DATA FOR THIS TASK:
##############################

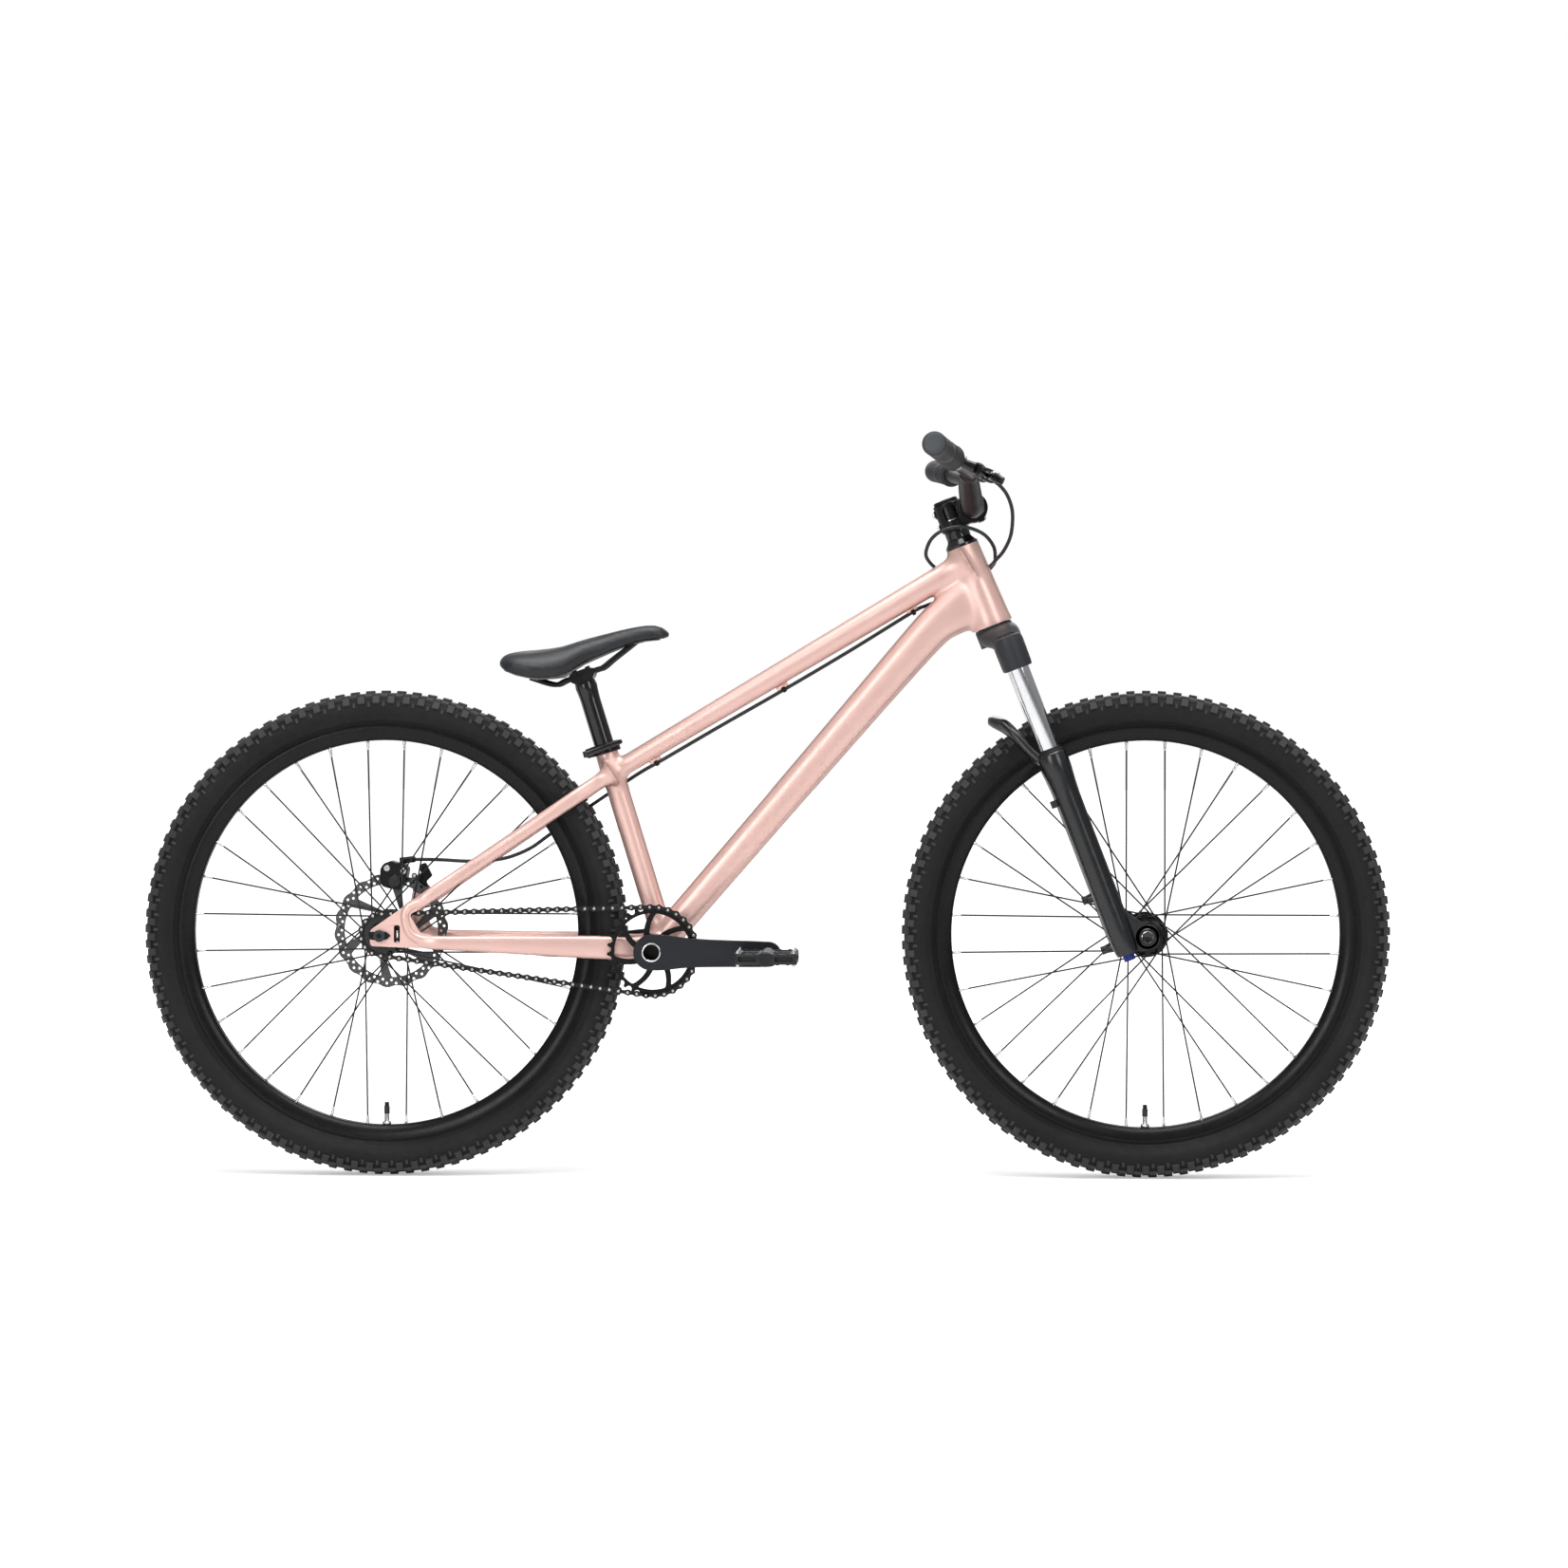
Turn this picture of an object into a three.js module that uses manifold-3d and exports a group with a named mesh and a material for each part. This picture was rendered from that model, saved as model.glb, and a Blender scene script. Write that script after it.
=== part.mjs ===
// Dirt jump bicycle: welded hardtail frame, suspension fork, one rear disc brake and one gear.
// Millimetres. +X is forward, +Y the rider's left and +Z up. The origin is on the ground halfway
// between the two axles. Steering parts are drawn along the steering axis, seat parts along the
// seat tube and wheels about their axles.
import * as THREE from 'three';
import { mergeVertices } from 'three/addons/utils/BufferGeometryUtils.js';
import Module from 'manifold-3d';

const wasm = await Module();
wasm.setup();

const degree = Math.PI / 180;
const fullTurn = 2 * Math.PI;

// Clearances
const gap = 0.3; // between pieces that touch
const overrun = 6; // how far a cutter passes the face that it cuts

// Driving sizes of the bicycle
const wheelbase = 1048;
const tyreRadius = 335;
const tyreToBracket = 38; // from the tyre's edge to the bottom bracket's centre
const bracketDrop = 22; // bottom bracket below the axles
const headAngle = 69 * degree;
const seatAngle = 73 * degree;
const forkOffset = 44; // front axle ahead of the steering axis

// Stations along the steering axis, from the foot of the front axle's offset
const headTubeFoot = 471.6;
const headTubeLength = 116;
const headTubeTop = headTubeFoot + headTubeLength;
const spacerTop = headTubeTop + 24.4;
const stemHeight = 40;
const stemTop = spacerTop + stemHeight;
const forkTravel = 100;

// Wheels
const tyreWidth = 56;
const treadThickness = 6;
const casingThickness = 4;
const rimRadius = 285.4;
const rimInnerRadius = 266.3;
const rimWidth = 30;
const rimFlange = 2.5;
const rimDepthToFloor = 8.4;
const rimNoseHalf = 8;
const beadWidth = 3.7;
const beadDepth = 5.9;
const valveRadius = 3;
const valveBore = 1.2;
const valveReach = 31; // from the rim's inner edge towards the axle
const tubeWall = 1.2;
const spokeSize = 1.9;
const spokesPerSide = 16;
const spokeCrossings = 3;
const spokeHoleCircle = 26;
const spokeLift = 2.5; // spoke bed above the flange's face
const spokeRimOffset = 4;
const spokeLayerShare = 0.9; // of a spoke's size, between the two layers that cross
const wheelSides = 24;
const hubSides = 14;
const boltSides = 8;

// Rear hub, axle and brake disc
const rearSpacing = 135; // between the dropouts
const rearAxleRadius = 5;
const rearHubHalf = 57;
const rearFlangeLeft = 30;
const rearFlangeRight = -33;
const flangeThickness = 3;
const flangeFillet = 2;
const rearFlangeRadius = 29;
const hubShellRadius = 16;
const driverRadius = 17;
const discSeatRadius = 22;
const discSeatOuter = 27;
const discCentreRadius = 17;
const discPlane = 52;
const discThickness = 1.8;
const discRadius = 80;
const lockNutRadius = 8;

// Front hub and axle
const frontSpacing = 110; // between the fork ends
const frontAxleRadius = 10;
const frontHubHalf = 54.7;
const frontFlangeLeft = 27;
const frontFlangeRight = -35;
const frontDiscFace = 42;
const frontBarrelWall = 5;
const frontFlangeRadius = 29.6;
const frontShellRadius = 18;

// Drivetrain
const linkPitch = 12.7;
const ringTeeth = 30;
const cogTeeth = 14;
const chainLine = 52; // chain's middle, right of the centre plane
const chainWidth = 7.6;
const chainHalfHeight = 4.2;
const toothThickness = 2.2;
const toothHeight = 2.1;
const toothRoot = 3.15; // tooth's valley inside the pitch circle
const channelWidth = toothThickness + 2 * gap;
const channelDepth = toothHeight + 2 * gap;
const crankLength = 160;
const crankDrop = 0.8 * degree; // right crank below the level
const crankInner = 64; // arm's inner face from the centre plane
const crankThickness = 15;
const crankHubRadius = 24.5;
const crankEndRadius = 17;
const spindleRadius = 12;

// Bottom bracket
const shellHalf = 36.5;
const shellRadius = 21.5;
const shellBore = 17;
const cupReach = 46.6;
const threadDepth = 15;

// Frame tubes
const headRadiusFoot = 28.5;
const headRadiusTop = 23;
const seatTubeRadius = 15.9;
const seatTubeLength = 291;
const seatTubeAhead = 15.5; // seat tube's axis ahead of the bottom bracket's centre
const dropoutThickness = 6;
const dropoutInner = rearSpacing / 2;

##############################

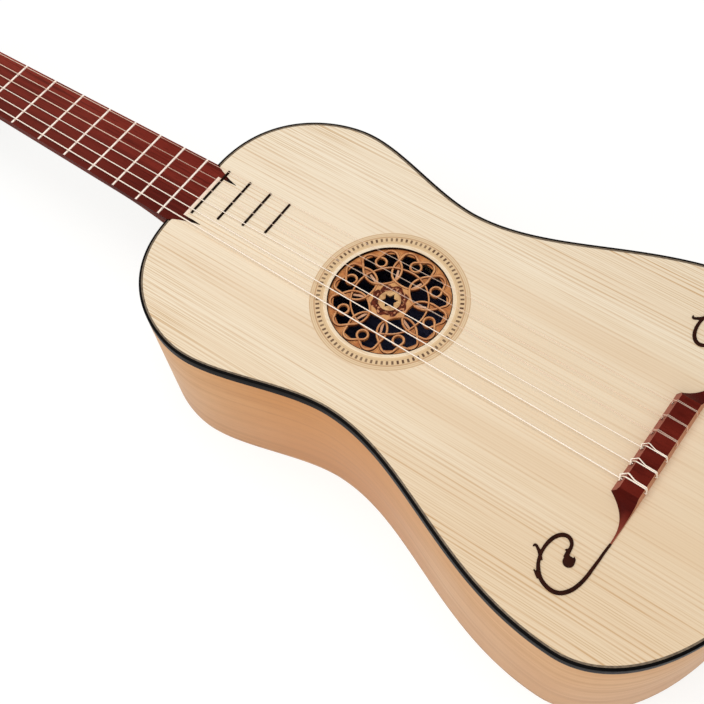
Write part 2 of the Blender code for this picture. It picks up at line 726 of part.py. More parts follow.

##############################

THE PROBLEM: Retype, in the same exact form, the lines of the material above from the line holding "Turn this picture" through the line holding "import Module from 'manifold-3d';".

TASK OUTPUT:
Turn this picture of an object into a three.js module that uses manifold-3d and exports a group with a named mesh and a material for each part. This picture was rendered from that model, saved as model.glb, and a Blender scene script. Write that script after it.
=== part.mjs ===
// Dirt jump bicycle: welded hardtail frame, suspension fork, one rear disc brake and one gear.
// Millimetres. +X is forward, +Y the rider's left and +Z up. The origin is on the ground halfway
// between the two axles. Steering parts are drawn along the steering axis, seat parts along the
// seat tube and wheels about their axles.
import * as THREE from 'three';
import { mergeVertices } from 'three/addons/utils/BufferGeometryUtils.js';
import Module from 'manifold-3d';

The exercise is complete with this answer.